After the Garden House we met a lot of horses. Proper horses in small fields, not loose ponies. I'd never seen horses in beekeeping helmets before, but I was informed by someone who knows about horses that they are for the prevention of flies, and can be seen through from the inside perfectly well. I believe this. Ty was several times sniffed by curious horses again, and Micheal was pursued like a pied piper by a couple who wanted to go home with him!
Around Axtown we had a slight diversion. We were following the footpath signs until our leader's trusty compass indicated that we were going in the opposite direction to the way we should be, so we had to backtrack a little and find the right path (not so well signposted) up back to Roborough Down and across to the car park.
For lunch we drove to the 16th century Who'd Have Thought It Inn at Milton Combe. I was intrigued by the blue cheese, spinach and walnut bread and butter pudding, which proved to be delicious, served with an imaginative and delicious salad featuring more walnuts, grapes, apple, cherry tomatoes and green things. It was surprisingly filling too, which was a pity in a way because there was Eton Mess on the dessert menu, and I didn't have room.

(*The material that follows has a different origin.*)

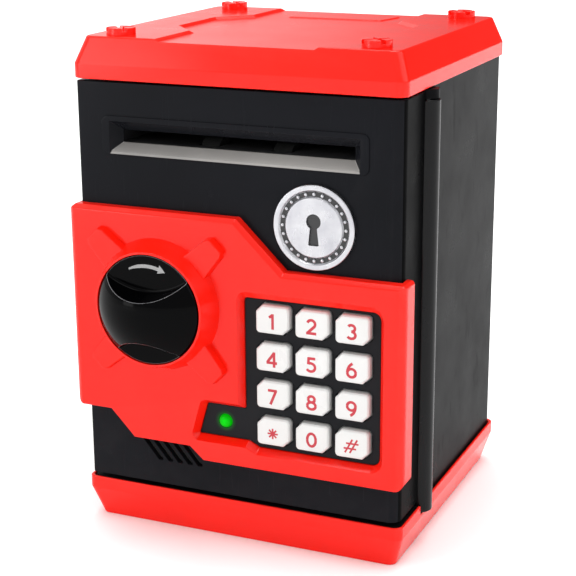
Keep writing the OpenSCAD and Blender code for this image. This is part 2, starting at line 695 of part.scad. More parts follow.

After lunch we had another little adventure, driving down to Lopwell, where the River Tavy is dammed to form a reservoir which provides water for Plymouth. Below the dam it's possible at low tide (which it was) to walk across a wall to the salt marsh on the other side. It isn't possible to swim, not even for dogs, although it's possible for spaniels to find quite stinky mud to frolic in, apparently.
And so home, tired, but happy. A lovely summer day out.